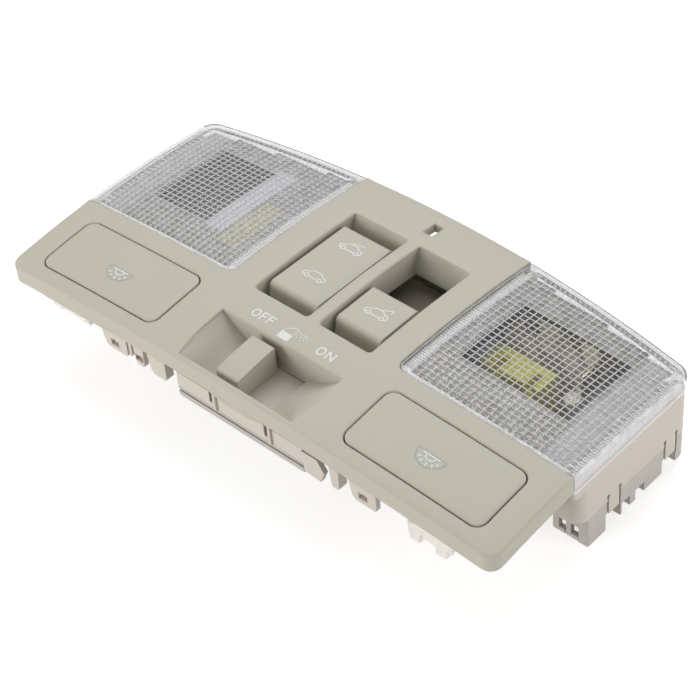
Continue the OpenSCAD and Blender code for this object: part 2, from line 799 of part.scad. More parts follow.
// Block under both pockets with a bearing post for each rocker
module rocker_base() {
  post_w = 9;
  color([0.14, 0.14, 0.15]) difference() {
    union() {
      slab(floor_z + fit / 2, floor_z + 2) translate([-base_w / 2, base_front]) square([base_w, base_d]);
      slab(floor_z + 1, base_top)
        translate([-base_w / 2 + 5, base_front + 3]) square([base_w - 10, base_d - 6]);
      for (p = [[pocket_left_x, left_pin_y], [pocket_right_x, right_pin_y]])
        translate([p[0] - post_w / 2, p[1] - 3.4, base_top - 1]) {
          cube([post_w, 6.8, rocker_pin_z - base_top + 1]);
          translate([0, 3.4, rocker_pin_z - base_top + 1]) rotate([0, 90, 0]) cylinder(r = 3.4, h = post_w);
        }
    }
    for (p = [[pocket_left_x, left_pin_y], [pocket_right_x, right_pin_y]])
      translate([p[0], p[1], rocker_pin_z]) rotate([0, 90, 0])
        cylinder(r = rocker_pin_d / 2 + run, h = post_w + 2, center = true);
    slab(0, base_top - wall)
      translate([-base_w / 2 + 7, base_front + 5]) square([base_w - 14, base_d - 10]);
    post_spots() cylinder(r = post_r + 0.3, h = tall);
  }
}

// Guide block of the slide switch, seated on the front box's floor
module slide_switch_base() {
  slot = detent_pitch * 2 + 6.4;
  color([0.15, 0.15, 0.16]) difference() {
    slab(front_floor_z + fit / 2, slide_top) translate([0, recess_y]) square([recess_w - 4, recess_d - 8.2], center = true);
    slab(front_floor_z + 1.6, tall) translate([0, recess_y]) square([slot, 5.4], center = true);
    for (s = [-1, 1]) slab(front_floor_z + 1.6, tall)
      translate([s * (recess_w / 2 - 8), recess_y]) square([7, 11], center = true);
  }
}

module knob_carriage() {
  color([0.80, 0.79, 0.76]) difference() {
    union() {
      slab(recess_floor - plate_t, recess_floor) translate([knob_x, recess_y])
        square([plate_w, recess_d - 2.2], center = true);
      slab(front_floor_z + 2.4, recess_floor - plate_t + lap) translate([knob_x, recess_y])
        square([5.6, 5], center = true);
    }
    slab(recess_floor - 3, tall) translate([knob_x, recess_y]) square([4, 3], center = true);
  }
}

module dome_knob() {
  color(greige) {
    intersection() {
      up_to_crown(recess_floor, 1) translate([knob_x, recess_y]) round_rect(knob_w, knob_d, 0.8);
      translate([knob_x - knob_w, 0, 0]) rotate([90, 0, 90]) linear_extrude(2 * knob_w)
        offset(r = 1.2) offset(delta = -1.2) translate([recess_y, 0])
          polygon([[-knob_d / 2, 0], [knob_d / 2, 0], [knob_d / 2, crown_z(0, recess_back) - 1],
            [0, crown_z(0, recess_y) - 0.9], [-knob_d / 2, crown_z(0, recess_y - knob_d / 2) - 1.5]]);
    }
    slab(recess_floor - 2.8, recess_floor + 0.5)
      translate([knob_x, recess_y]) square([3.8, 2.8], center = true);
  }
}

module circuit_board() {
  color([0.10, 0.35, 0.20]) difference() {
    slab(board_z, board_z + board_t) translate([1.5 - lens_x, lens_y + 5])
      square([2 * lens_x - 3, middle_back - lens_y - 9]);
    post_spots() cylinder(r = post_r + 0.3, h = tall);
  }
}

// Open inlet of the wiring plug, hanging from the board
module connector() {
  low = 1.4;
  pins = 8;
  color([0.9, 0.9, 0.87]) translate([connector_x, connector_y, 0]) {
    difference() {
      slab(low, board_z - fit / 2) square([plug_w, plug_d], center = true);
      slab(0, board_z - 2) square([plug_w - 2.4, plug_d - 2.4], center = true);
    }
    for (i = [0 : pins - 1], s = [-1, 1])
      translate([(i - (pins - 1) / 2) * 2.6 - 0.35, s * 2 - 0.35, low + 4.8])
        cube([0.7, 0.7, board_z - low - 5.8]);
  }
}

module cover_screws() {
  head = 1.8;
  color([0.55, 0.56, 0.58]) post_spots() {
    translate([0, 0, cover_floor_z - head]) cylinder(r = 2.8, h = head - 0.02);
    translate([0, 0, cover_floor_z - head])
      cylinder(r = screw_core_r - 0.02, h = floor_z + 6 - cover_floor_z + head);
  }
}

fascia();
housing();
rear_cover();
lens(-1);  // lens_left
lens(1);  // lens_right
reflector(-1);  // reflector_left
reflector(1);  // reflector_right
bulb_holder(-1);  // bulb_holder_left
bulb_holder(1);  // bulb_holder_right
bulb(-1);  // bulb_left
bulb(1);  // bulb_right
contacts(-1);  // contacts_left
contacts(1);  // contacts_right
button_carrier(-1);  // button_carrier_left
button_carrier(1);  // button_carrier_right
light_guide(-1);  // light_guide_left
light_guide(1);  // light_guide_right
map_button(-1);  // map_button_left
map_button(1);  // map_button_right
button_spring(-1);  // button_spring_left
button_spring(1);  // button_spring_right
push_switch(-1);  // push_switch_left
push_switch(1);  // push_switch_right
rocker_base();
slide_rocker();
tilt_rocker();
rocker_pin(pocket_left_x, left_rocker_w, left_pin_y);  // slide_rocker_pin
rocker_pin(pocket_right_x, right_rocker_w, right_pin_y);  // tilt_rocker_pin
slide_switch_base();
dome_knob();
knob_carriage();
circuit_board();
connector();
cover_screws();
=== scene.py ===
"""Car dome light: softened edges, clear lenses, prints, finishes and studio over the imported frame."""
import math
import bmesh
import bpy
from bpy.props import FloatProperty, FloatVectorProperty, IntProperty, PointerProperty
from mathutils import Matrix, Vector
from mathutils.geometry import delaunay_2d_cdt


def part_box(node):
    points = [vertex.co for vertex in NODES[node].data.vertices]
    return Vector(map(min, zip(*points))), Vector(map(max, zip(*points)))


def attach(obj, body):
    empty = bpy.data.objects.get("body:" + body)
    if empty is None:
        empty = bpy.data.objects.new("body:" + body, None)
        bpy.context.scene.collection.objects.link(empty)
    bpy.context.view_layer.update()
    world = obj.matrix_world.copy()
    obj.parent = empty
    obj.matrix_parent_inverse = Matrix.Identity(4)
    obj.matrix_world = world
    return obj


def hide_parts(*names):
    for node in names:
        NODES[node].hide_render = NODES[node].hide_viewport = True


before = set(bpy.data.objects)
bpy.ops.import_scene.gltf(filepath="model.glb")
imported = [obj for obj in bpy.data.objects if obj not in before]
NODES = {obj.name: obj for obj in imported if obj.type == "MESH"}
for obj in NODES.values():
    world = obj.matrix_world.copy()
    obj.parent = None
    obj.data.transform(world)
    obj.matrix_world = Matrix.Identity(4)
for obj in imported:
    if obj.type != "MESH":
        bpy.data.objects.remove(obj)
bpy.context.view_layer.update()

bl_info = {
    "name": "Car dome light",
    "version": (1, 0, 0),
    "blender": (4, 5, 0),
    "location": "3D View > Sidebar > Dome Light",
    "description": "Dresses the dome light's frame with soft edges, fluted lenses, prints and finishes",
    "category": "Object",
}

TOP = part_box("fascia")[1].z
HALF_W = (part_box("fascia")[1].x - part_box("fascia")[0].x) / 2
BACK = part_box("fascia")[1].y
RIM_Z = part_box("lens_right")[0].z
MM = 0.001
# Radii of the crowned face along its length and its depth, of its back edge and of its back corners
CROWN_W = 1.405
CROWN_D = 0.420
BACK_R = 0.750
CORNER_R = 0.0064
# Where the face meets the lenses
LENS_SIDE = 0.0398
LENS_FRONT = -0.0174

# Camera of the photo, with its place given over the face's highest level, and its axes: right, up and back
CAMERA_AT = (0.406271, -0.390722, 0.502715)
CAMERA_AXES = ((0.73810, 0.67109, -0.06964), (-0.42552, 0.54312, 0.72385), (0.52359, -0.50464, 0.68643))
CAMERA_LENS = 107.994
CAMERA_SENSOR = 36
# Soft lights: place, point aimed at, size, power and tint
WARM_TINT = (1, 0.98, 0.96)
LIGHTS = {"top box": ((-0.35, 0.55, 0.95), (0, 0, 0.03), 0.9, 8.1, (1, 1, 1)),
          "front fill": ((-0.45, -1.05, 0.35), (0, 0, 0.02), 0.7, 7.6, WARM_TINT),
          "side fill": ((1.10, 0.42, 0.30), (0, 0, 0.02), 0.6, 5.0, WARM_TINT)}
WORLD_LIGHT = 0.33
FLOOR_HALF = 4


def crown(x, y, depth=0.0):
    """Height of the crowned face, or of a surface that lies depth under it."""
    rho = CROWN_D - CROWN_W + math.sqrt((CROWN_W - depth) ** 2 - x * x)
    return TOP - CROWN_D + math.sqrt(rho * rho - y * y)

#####

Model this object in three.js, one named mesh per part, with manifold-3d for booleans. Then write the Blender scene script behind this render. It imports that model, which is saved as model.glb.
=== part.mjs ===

#####

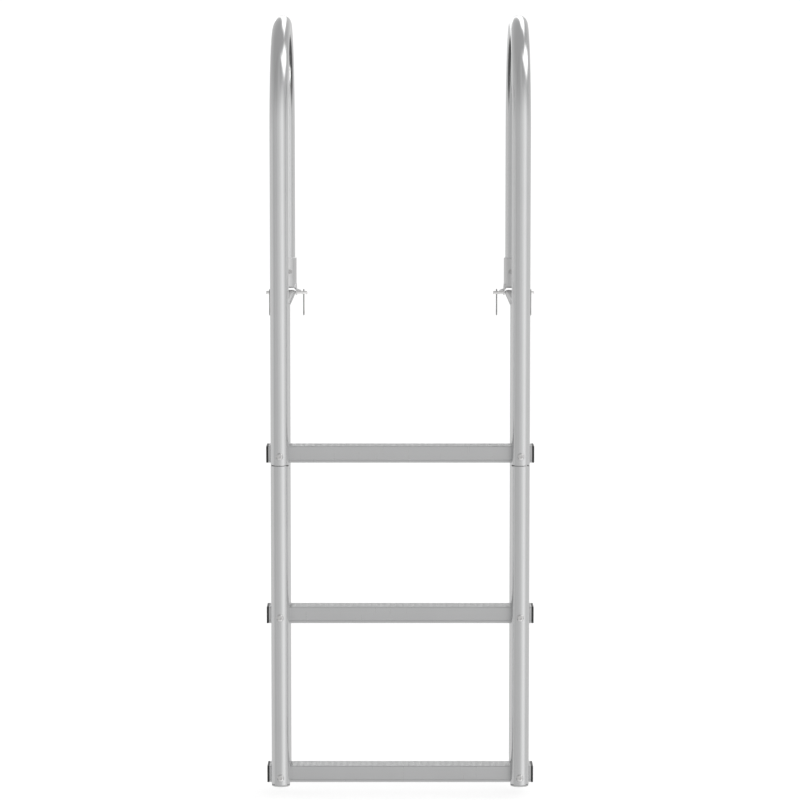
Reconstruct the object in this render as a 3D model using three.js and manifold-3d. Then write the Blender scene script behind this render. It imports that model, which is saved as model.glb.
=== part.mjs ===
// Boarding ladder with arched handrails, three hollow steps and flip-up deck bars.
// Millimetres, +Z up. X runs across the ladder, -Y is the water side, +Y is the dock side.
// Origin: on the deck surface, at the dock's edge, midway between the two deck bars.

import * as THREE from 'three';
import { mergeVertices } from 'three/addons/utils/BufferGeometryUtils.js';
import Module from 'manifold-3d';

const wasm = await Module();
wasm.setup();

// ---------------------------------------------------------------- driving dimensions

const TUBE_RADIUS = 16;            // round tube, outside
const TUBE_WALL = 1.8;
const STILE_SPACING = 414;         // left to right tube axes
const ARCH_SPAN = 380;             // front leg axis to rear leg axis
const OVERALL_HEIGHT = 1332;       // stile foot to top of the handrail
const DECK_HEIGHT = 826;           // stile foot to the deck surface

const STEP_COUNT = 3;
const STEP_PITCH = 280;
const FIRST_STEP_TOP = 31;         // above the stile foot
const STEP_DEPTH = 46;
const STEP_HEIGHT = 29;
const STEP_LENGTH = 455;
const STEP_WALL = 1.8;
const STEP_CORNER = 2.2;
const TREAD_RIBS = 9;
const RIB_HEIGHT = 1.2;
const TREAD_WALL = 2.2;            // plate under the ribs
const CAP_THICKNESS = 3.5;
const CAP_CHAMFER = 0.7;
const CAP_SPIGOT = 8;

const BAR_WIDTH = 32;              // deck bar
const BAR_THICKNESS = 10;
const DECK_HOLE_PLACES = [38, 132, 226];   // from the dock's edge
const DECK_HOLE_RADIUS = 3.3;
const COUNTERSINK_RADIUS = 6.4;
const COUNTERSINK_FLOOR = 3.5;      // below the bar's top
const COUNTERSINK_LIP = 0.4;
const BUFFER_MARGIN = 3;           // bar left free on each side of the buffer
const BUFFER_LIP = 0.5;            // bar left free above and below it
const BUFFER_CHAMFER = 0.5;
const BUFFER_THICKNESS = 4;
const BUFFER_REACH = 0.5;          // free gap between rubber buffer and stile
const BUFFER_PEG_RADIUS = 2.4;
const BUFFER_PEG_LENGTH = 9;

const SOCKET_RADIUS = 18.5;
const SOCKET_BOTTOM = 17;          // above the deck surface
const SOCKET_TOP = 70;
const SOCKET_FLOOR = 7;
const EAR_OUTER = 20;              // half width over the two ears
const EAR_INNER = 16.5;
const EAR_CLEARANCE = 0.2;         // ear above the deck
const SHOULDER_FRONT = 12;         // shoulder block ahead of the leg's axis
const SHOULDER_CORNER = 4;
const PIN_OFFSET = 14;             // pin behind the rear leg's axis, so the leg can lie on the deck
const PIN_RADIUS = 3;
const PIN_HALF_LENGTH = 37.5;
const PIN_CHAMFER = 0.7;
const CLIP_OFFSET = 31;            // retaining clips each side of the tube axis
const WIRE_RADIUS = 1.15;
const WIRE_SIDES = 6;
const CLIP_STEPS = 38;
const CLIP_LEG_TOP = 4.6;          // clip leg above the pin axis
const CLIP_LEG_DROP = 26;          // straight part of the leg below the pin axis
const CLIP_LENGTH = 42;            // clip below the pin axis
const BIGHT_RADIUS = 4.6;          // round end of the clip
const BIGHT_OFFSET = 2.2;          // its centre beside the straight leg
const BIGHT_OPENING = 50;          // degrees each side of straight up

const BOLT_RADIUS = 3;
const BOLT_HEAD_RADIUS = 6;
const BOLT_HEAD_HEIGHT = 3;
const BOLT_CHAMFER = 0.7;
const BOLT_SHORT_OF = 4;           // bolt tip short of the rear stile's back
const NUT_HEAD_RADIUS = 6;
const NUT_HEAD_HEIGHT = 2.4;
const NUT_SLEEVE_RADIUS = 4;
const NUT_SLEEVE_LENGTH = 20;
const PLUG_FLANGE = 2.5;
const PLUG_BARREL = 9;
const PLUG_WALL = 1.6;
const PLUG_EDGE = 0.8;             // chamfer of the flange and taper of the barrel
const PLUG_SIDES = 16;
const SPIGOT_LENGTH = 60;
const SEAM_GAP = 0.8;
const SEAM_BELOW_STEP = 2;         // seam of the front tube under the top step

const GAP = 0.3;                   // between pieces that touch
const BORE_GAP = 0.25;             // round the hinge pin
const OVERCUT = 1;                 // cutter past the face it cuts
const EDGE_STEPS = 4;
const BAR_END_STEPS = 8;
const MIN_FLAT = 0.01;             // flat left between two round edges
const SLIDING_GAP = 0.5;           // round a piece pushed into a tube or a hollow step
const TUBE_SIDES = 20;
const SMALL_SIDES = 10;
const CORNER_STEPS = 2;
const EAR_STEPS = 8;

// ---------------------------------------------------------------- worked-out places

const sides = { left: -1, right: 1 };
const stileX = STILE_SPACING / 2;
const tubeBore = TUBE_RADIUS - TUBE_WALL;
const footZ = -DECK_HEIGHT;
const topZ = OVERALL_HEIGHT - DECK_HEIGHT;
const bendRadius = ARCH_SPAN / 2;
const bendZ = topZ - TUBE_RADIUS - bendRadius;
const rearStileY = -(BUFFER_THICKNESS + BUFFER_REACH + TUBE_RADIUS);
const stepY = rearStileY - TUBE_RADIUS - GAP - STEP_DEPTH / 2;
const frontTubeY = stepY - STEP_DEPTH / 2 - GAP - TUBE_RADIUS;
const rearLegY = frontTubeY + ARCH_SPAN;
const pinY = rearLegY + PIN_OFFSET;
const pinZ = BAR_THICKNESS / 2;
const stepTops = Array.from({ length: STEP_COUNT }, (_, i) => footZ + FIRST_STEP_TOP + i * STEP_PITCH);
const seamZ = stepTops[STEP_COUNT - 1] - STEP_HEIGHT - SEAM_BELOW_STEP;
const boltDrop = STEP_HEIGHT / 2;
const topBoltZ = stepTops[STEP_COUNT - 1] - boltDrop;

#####

* **Stated problem**
In the listing above, find the line with "slide_rocker();" and the line with "obj.matrix_world = Matrix.Identity(4)", then print exactly those lines and every line between them.

* **Full answer**
slide_rocker();
tilt_rocker();
rocker_pin(pocket_left_x, left_rocker_w, left_pin_y);  // slide_rocker_pin
rocker_pin(pocket_right_x, right_rocker_w, right_pin_y);  // tilt_rocker_pin
slide_switch_base();
dome_knob();
knob_carriage();
circuit_board();
connector();
cover_screws();
=== scene.py ===
"""Car dome light: softened edges, clear lenses, prints, finishes and studio over the imported frame."""
import math
import bmesh
import bpy
from bpy.props import FloatProperty, FloatVectorProperty, IntProperty, PointerProperty
from mathutils import Matrix, Vector
from mathutils.geometry import delaunay_2d_cdt


def part_box(node):
    points = [vertex.co for vertex in NODES[node].data.vertices]
    return Vector(map(min, zip(*points))), Vector(map(max, zip(*points)))


def attach(obj, body):
    empty = bpy.data.objects.get("body:" + body)
    if empty is None:
        empty = bpy.data.objects.new("body:" + body, None)
        bpy.context.scene.collection.objects.link(empty)
    bpy.context.view_layer.update()
    world = obj.matrix_world.copy()
    obj.parent = empty
    obj.matrix_parent_inverse = Matrix.Identity(4)
    obj.matrix_world = world
    return obj


def hide_parts(*names):
    for node in names:
        NODES[node].hide_render = NODES[node].hide_viewport = True


before = set(bpy.data.objects)
bpy.ops.import_scene.gltf(filepath="model.glb")
imported = [obj for obj in bpy.data.objects if obj not in before]
NODES = {obj.name: obj for obj in imported if obj.type == "MESH"}
for obj in NODES.values():
    world = obj.matrix_world.copy()
    obj.parent = None
    obj.data.transform(world)
    obj.matrix_world = Matrix.Identity(4)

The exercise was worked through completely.